China toy scandals hit Nuremberg Toy Fair registrations 02/01/2008 00:00
Scandals over toxic toys from China, the world's main toy-making nation, have hit the number of Chinese exhibitors at next month's Nuremberg Toy Fair, the chief organizer said.
2 January 2008
Nuremberg, Germany (dpa) - Scandals over toxic toys from China, the world's main toy-making nation, have hit the number of Chinese exhibitors at next month's Nuremberg Toy Fair, the chief organizer said Wednesday.
This was because the Chinese government had revoked several companies' export licenses.
"We have had a slight fall in Chinese registrations," said chief executive Ernst Kick in an interview with DPA. Space at the annual fair, to be held February 7-12, is fully booked, he said.
"We have a waiting list with quite a few exhibitors on it," he said.
The fair, which is the world's key new-product event for toy traders, is to have educational toys as a focus, with a special exhibition of examples and a conference on how to use them.

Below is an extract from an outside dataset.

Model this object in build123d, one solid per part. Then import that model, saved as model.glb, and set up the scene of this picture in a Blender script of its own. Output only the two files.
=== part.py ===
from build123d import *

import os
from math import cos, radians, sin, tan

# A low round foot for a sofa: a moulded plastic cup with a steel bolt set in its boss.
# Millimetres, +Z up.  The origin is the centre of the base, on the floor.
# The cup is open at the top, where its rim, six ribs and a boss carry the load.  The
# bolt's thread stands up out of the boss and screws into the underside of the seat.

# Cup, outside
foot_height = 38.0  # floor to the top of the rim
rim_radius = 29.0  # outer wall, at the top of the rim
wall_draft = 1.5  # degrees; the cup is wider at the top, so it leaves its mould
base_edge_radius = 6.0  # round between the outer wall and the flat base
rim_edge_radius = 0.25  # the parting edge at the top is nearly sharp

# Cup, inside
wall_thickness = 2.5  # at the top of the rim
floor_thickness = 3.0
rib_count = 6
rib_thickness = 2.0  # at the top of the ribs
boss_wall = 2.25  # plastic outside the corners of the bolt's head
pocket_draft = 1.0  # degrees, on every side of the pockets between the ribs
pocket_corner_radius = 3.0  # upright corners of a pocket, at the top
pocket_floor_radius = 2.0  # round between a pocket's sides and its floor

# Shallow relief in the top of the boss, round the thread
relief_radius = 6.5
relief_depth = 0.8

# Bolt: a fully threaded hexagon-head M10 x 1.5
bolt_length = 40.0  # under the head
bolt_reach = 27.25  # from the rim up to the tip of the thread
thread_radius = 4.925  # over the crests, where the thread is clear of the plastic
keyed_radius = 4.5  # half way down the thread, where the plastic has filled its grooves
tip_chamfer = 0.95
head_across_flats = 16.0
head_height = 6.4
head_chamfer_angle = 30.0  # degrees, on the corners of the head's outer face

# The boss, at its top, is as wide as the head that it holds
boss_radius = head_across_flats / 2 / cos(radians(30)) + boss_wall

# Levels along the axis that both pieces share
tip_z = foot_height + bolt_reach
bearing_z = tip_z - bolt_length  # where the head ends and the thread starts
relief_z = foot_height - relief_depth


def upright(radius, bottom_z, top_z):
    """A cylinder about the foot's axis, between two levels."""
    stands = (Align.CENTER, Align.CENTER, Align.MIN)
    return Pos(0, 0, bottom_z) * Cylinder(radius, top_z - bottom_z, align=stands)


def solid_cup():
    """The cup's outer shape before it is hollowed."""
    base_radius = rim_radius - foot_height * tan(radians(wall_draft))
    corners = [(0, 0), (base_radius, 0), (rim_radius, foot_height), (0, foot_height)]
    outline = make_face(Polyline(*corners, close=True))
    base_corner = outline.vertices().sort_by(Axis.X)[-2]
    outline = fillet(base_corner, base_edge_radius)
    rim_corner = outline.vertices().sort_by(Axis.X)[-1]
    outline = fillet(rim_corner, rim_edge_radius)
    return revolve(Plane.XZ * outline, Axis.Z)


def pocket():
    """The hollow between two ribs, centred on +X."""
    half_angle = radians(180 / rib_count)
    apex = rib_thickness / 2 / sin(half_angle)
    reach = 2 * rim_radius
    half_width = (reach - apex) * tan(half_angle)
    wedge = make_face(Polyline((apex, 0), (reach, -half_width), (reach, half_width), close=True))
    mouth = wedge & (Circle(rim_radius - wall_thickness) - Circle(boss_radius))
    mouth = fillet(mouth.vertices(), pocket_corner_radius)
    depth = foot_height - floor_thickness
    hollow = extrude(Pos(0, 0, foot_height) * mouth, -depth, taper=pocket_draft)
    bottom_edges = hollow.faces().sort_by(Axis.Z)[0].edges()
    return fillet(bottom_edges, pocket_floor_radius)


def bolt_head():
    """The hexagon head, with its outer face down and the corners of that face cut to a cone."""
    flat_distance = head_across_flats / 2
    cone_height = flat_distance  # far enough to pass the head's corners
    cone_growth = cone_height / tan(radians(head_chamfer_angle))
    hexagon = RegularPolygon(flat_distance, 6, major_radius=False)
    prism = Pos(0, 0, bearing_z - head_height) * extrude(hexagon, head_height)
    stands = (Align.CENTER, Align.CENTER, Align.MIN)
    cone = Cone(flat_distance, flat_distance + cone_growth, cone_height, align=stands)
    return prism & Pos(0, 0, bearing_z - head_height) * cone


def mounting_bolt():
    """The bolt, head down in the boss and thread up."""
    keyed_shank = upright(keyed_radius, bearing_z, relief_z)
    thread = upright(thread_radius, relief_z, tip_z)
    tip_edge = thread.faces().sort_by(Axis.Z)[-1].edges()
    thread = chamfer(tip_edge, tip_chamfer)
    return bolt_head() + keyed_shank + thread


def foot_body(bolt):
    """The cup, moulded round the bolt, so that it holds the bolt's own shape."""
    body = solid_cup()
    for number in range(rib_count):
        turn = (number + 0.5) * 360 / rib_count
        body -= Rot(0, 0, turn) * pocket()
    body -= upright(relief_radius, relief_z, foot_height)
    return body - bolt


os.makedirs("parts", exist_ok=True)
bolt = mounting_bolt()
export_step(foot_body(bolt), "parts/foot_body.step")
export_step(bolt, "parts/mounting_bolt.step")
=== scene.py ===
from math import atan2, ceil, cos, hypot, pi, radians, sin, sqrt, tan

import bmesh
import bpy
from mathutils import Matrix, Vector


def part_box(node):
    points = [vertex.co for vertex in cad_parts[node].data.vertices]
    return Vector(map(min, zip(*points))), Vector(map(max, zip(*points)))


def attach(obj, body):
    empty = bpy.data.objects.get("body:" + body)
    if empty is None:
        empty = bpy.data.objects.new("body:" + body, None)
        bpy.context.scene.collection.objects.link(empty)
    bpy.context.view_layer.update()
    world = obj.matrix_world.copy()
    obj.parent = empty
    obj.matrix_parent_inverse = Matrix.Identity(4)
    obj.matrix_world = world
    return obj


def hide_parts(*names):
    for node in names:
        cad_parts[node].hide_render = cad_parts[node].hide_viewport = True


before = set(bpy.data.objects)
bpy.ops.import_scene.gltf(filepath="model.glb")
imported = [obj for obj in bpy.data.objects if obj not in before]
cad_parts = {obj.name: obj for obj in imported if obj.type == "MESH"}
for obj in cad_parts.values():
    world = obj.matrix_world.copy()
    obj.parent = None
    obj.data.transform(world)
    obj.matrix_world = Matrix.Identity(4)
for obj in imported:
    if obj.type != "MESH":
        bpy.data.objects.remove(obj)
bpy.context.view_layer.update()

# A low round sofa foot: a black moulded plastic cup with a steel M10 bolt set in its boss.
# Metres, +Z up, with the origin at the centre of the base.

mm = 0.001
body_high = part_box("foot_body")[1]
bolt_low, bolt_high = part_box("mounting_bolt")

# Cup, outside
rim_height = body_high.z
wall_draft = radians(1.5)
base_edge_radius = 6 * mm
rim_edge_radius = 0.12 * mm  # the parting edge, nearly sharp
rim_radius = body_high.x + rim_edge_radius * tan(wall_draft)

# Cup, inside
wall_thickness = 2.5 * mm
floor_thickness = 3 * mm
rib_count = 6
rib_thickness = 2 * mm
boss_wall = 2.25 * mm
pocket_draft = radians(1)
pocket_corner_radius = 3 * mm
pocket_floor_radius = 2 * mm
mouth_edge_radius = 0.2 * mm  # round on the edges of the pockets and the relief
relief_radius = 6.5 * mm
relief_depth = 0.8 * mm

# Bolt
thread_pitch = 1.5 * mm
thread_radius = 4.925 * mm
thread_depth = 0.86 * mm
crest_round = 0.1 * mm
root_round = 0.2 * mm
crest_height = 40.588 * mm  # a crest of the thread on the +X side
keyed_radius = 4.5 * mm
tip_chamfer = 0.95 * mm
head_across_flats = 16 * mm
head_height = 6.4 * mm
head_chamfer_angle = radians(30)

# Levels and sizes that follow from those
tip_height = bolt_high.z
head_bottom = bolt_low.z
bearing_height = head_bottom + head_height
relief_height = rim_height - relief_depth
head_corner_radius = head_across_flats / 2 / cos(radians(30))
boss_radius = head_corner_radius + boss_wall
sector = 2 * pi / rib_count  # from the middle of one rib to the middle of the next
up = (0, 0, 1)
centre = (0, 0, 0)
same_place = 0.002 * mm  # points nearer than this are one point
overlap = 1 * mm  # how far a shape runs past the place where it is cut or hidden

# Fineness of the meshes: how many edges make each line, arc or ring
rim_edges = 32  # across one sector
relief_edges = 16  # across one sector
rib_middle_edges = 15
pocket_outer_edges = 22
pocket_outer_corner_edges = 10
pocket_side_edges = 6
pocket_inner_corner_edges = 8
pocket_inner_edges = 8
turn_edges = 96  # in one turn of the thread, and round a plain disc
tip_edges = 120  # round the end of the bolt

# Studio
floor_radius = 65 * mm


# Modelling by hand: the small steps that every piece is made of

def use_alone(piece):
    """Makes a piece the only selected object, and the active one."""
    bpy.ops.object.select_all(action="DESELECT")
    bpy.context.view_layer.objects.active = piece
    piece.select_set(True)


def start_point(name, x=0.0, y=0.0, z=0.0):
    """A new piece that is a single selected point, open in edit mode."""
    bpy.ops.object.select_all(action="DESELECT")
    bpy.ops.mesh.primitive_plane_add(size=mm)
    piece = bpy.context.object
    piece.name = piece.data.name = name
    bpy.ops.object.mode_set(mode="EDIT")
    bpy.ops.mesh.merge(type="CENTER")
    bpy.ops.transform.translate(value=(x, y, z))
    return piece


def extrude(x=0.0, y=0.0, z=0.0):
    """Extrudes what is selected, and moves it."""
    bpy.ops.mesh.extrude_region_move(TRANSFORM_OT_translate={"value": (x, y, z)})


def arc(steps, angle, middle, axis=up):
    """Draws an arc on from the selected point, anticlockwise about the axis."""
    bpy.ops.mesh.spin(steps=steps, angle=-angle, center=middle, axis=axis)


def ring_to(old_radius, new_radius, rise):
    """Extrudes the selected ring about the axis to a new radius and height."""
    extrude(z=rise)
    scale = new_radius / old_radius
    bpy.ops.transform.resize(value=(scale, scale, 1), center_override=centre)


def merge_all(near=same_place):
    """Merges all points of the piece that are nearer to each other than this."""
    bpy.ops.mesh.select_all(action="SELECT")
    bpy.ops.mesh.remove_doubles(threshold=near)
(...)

Kick said consumer attitudes had changed, with parents asking more often where toys were manufactured and how they benefited a child.

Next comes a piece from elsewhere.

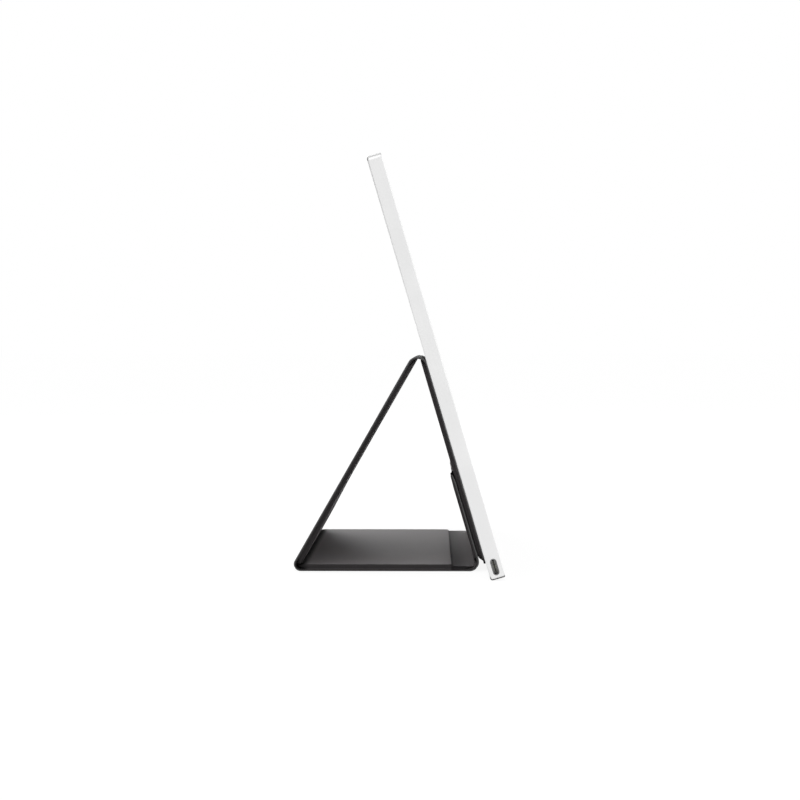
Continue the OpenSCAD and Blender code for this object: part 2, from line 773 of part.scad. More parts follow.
module back_panel_skin() {
    color([0.2, 0.2, 0.21]) at_back() panel_skin(seam_gap, back_len, true);
}
module back_panel_board() {
    color([0.45, 0.42, 0.38]) at_back() difference() {
        board_blank(back_board, back_t);
        for (rise = magnet_rows)
            bars(magnet_cols, back_z(rise), skin_t, magnet_t, fit_gap);
        bars(flap_magnet_cols, back_z(keeper_rise), keeper_x, keeper_t, fit_gap);
    }
}
module back_panel_lining() {
    color([0.16, 0.16, 0.17]) at_back()
        panel_lining(back_len, [-apex_r, back_len - pad_inset], back_side, back_board, back_t, true);
}
module back_panel_magnets() {
    color([0.6, 0.6, 0.62]) at_back() for (rise = magnet_rows)
        bars(magnet_cols, back_z(rise), skin_t, magnet_t);
}
module back_panel_keepers() {
    color([0.7, 0.7, 0.7]) at_back()
        bars(flap_magnet_cols, back_z(keeper_rise), keeper_x, keeper_t);
}
module apex_fold_skin() {
    color([0.2, 0.2, 0.21]) fold_skin(apex_c, apex_r, back_face, leg_face);
}
module apex_fold_lining() {
    color([0.16, 0.16, 0.17]) fold_lining(apex_c, apex_r, back_face, leg_face);
}

// ---- cover: leg panel ----

module at_leg() { at_fold(rear_c, rear_r, leg_face) children(); }

module leg_panel_skin() {
    color([0.2, 0.2, 0.21]) at_leg() panel_skin(seam_gap, leg_span - seam_gap);
}
module leg_panel_board() { color([0.45, 0.42, 0.38]) at_leg() board_blank(leg_board, leg_t); }
module leg_panel_lining() {
    color([0.16, 0.16, 0.17]) at_leg()
        panel_lining(leg_span - seam_gap, [-rear_r, leg_span + apex_r], leg_side, leg_board, leg_t);
}
module rear_fold_skin() {
    color([0.2, 0.2, 0.21]) fold_skin(rear_c, rear_r, leg_face, base_face);
}
module rear_fold_lining() {
    color([0.16, 0.16, 0.17]) fold_lining(rear_c, rear_r, leg_face, base_face);
}

// ---- cover: base panel, on the table ----

module at_base() { at_fold(front_c, front_r, base_face) children(); }

module base_panel_skin() {
    color([0.2, 0.2, 0.21]) at_base() panel_skin(seam_gap, base_len - seam_gap);
}
module base_panel_board() { color([0.45, 0.42, 0.38]) at_base() board_blank(base_board, base_t); }
module base_panel_lining() {
    color([0.16, 0.16, 0.17]) at_base()
        panel_lining(base_len - seam_gap, [-front_r, base_len + rear_r], base_side, base_board, base_t);
}
module front_fold_skin() {
    color([0.2, 0.2, 0.21]) fold_skin(front_c, front_r, base_face, flap_face);
}
module front_fold_lining() {
    color([0.16, 0.16, 0.17]) fold_lining(front_c, front_r, base_face, flap_face);
}

// ---- cover: front flap, held against the rear panel ----

module at_flap() { at_fold(front_c, front_r, flap_face) children(); }

module flap_skin() {
    color([0.2, 0.2, 0.21]) at_flap()
        panel_slab([[0, -seam_gap], [0, tip_z], [tip_lift, -flap_len], [skin_t, -flap_len],
            [skin_t, -seam_gap]], -flap_len, -seam_gap, 0, true, false, panel_corner_r);
}
module flap_board() {
    color([0.45, 0.42, 0.38]) at_flap() difference() {
        board_blank(flap_board_z, flap_t);
        bars(flap_magnet_cols, flap_magnet_z, skin_t, flap_magnet_t, fit_gap);
    }
}
module flap_lining() {
    color([0.16, 0.16, 0.17]) at_flap() difference() {
        union() {
            panel_slab([[skin_t, -seam_gap], [skin_t, -flap_len], [tip_end, -flap_len],
                [strip_t, tip_z], [strip_t, -seam_gap]],
                -flap_len, -seam_gap, 0, true, false, panel_corner_r);
            panel_slab(flap_side, pad_inset - flap_len, front_r, pad_inset, true, true,
                panel_corner_r - pad_inset);
        }
        board_blank(flap_board_z, flap_t, past);
    }
}
module flap_magnets() {
    color([0.6, 0.6, 0.62]) at_flap()
        bars(flap_magnet_cols, flap_magnet_z, skin_t, flap_magnet_t);
}

rear_housing();
front_bezel();
bezel_tape();
lcd_cell();
prism_films();
diffuser_film();
light_guide_plate();
reflector_sheet();
led_strip();
panel_frame();
panel_back_plate();
timing_board();
cell_flex_tails();
foam_strips();
main_board();
main_board_chips();
side_board();
side_ribbon();
display_ribbon();
light_ribbon();
board_screws();
usb_c_shell_left();
usb_c_tongue_left();
usb_c_shell_right();
usb_c_tongue_right();
button_switches();
power_button();
menu_button();
housing_magnets();
back_panel_skin();
back_panel_board();
back_panel_lining();
back_panel_magnets();
back_panel_keepers();
apex_fold_skin();
apex_fold_lining();
leg_panel_skin();
leg_panel_board();
leg_panel_lining();
rear_fold_skin();
rear_fold_lining();
base_panel_skin();
base_panel_board();
base_panel_lining();
front_fold_skin();
front_fold_lining();
flap_skin();
flap_board();
flap_lining();
flap_magnets();
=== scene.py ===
import json
from math import asin, atan2, cos, degrees, exp, radians, sin, sqrt

import bmesh
import bpy
from mathutils import Matrix, Vector


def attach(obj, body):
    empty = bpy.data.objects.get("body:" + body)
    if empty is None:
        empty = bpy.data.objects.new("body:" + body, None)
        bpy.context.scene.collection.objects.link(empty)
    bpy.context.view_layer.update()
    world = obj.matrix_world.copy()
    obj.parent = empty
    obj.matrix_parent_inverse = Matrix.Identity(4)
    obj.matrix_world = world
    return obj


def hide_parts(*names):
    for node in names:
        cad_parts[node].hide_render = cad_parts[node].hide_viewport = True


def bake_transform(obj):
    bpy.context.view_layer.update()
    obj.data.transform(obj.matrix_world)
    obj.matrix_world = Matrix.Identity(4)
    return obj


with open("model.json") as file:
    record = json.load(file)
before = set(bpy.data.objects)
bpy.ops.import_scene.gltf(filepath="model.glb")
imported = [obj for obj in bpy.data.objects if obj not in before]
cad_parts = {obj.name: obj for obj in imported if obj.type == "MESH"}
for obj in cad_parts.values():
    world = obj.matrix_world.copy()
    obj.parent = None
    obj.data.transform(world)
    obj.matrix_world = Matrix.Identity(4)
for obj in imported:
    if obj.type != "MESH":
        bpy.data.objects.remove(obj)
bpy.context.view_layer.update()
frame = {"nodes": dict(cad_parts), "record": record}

mm = 0.001

# sizes in millimetres and degrees, as the solids have them
monitorSizes = dict(width=360, thick=8.3, lean=16.4, sideBezel=7.65, socketRise=7.1)
coverSizes = dict(
    width=250, skin=0.7, lining=0.6, cornerR=5, padInset=1.2, gap=0.1,
    apexR=6, rearR=4.0, frontR=5.4, tuckGap=0.1, tuckAngle=3,  # the three folds
    creaseDepth=0.16, creaseAngle=5,
    back=3.25, apexRise=124, freeRise=4.4, freeSlope=4.2,  # panel behind the monitor
    leg=3.1, legLen=131.6, legFoot=4, footLen=14, taperLen=26,  # thicker at its foot
    base=3.8, frontStrip=2.8, bareStrip=9.5, stepLen=1.2,  # lower strip in front
    flap=2.2, flapLen=52, flapStepLen=6, flapGap=0.15,
    edgeThick=0.3, tipLen=7, tipLift=1.35, tipCornerR=1.8,  # its thinned end
    sideLift=0.15, sideReach=8, liftStart=2, liftReach=10,  # its lifted corner
    unevenness=0.07, evenRim=14)


def foldPlan(m, c):  # where the cover folds, with the folds' outer radii and the panels' faces
    lean = radians(m["lean"])
    apexOff = c["gap"] + c["apexR"]
    frontOff = c["gap"] + c["back"] + c["flapGap"] + c["frontR"]
    frontRise = (c["frontR"] + frontOff * sin(lean)) / cos(lean)
    apexX = -apexOff * cos(lean) - c["apexRise"] * sin(lean)
    apexZ = -apexOff * sin(lean) + c["apexRise"] * cos(lean)
    frontX = -frontOff * cos(lean) - frontRise * sin(lean)
    rearX = apexX - sqrt(c["legLen"] ** 2 - (apexZ - c["rearR"]) ** 2)
    foot = -(frontX + rearX) / 2
    tilt = asin((c["apexR"] - c["rearR"]) / c["legLen"])
    legFace = 180 - degrees(atan2(apexX - rearX, apexZ - c["rearR"]) - tilt)
    return dict(
        foot=foot, legSpan=c["legLen"] * cos(tilt), baseLen=frontX - rearX,
        backFace=m["lean"], legFace=legFace, baseFace=270, flapFace=360 + m["lean"],
        apexTurn=legFace - m["lean"], rearTurn=270 - legFace, frontTurn=90 + m["lean"],
        apex=(foot + apexX, apexZ, c["apexR"]), rear=(foot + rearX, c["rearR"], c["rearR"]),
        front=(foot + frontX, c["frontR"], c["frontR"]))


plan = foldPlan(monitorSizes, coverSizes)


def leaningPlace():  # from the monitor's own side view to the row frame
    a = radians(monitorSizes["lean"])
    return Matrix(((cos(a), 0, -sin(a), plan["foot"] * mm), (0, 1, 0, 0),
                   (sin(a), 0, cos(a), 0), (0, 0, 0, 1)))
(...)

China has the lion's share of world toy manufacturing. Beijing has been embarrassed by disclosures that some makers used sub-standard plastics and paints which could endanger child health.

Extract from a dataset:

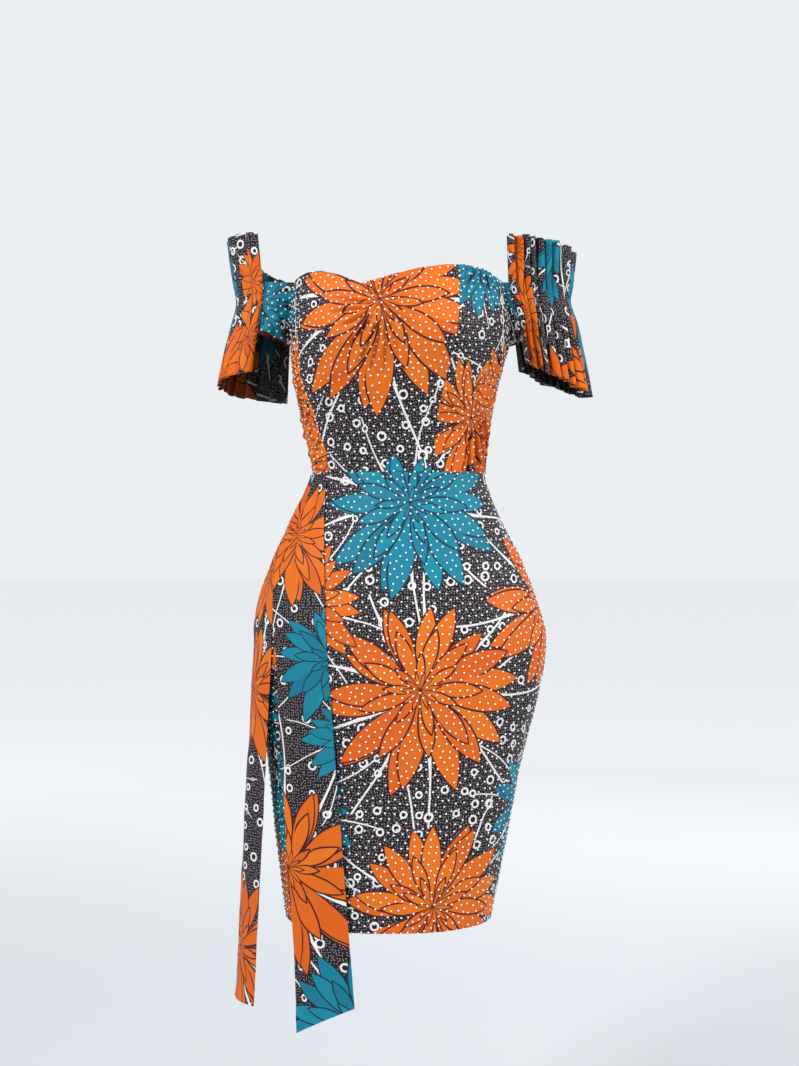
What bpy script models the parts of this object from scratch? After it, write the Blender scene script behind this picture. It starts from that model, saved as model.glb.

At the fair, two thirds of exhibitors are non-German.
"The outstanding growth market for toys today is Russia, with annual sales increases of 30 per cent," said Kick. Western industrialized countries were largely saturated with little growth.
Kick defended the fair from complaints about stand rentals, which are to rise from 117 to 123 euros per square metre this year.
He said the rates were below the average of 155 euros for international trade fairs in Germany and well below those abroad.
The Toy Fair is expecting 80,000 trade visitors. Ordinary shoppers - and children - are not allowed into the fair, and Kick rejected calls from the German media for the public to be admitted on at least one day.
"The vast majority of exhibitors want it to stay the way it is," the Toy Fair chief said.